[Begin INFORMATION SUPPLIED]

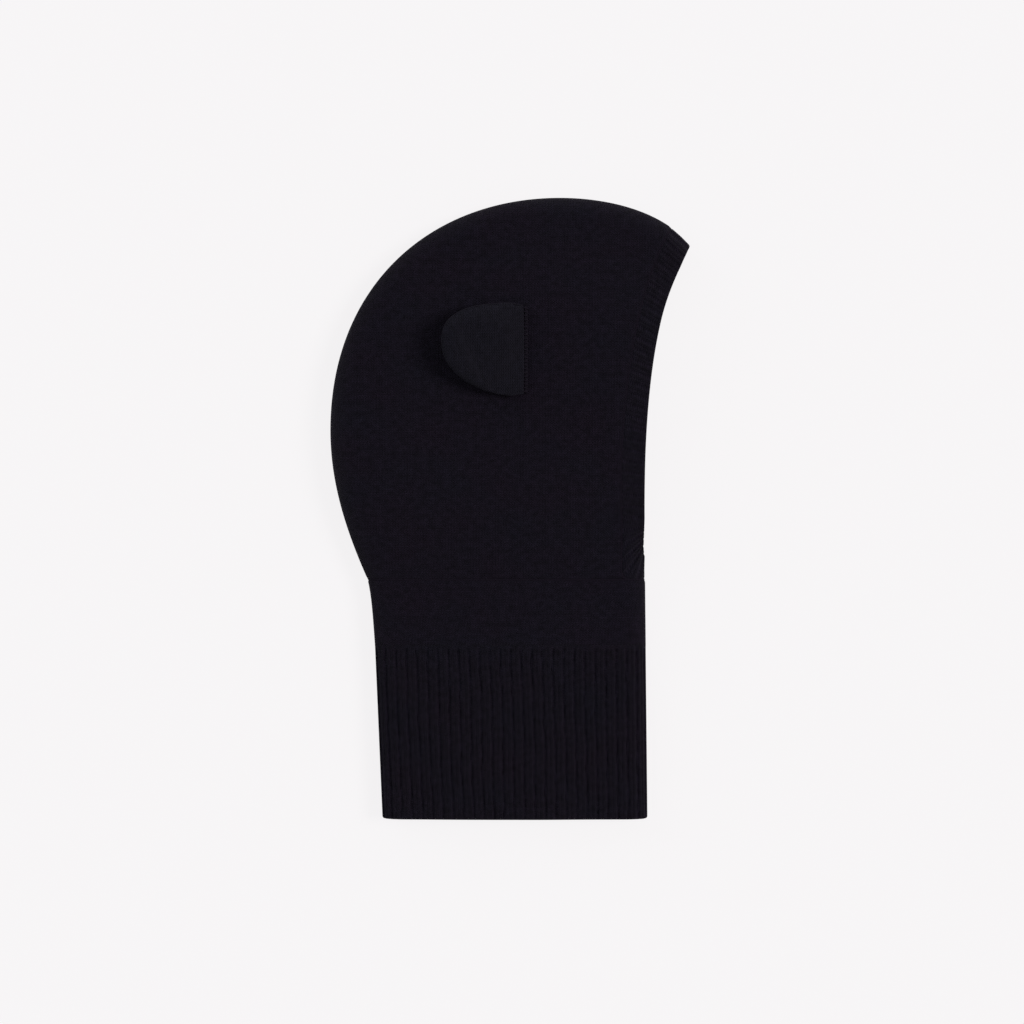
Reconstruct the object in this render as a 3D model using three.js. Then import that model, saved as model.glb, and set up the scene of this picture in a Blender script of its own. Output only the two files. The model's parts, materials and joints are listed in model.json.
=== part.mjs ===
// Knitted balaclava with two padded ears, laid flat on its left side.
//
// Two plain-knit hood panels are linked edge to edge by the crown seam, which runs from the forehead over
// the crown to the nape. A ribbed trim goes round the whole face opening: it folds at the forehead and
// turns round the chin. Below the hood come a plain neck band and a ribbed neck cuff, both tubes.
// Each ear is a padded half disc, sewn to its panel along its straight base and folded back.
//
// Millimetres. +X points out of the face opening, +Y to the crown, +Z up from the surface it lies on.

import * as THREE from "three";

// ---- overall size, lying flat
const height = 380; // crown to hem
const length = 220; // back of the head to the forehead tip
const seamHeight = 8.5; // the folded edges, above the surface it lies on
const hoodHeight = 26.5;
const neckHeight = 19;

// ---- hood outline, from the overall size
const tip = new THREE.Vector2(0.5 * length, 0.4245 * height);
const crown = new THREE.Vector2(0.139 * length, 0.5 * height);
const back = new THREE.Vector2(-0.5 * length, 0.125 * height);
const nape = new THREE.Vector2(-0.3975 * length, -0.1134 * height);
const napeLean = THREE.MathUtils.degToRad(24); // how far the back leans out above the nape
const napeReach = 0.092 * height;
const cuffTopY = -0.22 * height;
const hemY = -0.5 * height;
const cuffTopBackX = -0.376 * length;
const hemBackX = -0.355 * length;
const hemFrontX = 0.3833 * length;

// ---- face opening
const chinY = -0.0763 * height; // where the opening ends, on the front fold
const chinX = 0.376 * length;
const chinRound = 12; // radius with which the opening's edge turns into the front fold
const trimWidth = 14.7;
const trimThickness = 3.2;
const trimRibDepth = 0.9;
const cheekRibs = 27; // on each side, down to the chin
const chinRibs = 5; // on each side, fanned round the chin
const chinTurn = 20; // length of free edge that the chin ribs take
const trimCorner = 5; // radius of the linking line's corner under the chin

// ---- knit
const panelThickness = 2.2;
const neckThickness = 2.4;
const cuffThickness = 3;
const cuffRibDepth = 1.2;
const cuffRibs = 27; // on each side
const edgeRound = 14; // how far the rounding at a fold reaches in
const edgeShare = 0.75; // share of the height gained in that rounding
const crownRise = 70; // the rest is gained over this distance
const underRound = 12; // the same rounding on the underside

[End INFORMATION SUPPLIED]

Copy out the whole listing exactly as written.

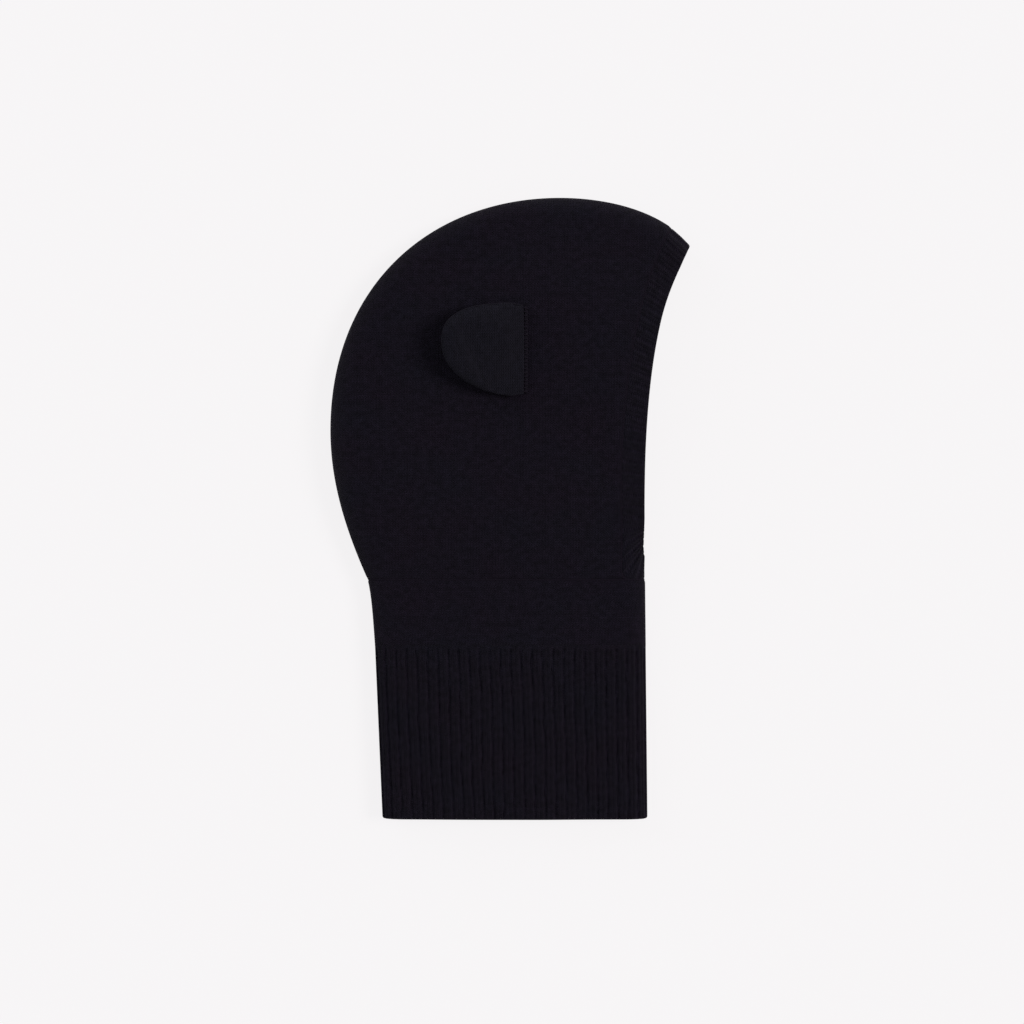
Reconstruct the object in this render as a 3D model using three.js. Then import that model, saved as model.glb, and set up the scene of this picture in a Blender script of its own. Output only the two files. The model's parts, materials and joints are listed in model.json.
=== part.mjs ===
// Knitted balaclava with two padded ears, laid flat on its left side.
//
// Two plain-knit hood panels are linked edge to edge by the crown seam, which runs from the forehead over
// the crown to the nape. A ribbed trim goes round the whole face opening: it folds at the forehead and
// turns round the chin. Below the hood come a plain neck band and a ribbed neck cuff, both tubes.
// Each ear is a padded half disc, sewn to its panel along its straight base and folded back.
//
// Millimetres. +X points out of the face opening, +Y to the crown, +Z up from the surface it lies on.

import * as THREE from "three";

// ---- overall size, lying flat
const height = 380; // crown to hem
const length = 220; // back of the head to the forehead tip
const seamHeight = 8.5; // the folded edges, above the surface it lies on
const hoodHeight = 26.5;
const neckHeight = 19;

// ---- hood outline, from the overall size
const tip = new THREE.Vector2(0.5 * length, 0.4245 * height);
const crown = new THREE.Vector2(0.139 * length, 0.5 * height);
const back = new THREE.Vector2(-0.5 * length, 0.125 * height);
const nape = new THREE.Vector2(-0.3975 * length, -0.1134 * height);
const napeLean = THREE.MathUtils.degToRad(24); // how far the back leans out above the nape
const napeReach = 0.092 * height;
const cuffTopY = -0.22 * height;
const hemY = -0.5 * height;
const cuffTopBackX = -0.376 * length;
const hemBackX = -0.355 * length;
const hemFrontX = 0.3833 * length;

// ---- face opening
const chinY = -0.0763 * height; // where the opening ends, on the front fold
const chinX = 0.376 * length;
const chinRound = 12; // radius with which the opening's edge turns into the front fold
const trimWidth = 14.7;
const trimThickness = 3.2;
const trimRibDepth = 0.9;
const cheekRibs = 27; // on each side, down to the chin
const chinRibs = 5; // on each side, fanned round the chin
const chinTurn = 20; // length of free edge that the chin ribs take
const trimCorner = 5; // radius of the linking line's corner under the chin

// ---- knit
const panelThickness = 2.2;
const neckThickness = 2.4;
const cuffThickness = 3;
const cuffRibDepth = 1.2;
const cuffRibs = 27; // on each side
const edgeRound = 14; // how far the rounding at a fold reaches in
const edgeShare = 0.75; // share of the height gained in that rounding
const crownRise = 70; // the rest is gained over this distance
const underRound = 12; // the same rounding on the underside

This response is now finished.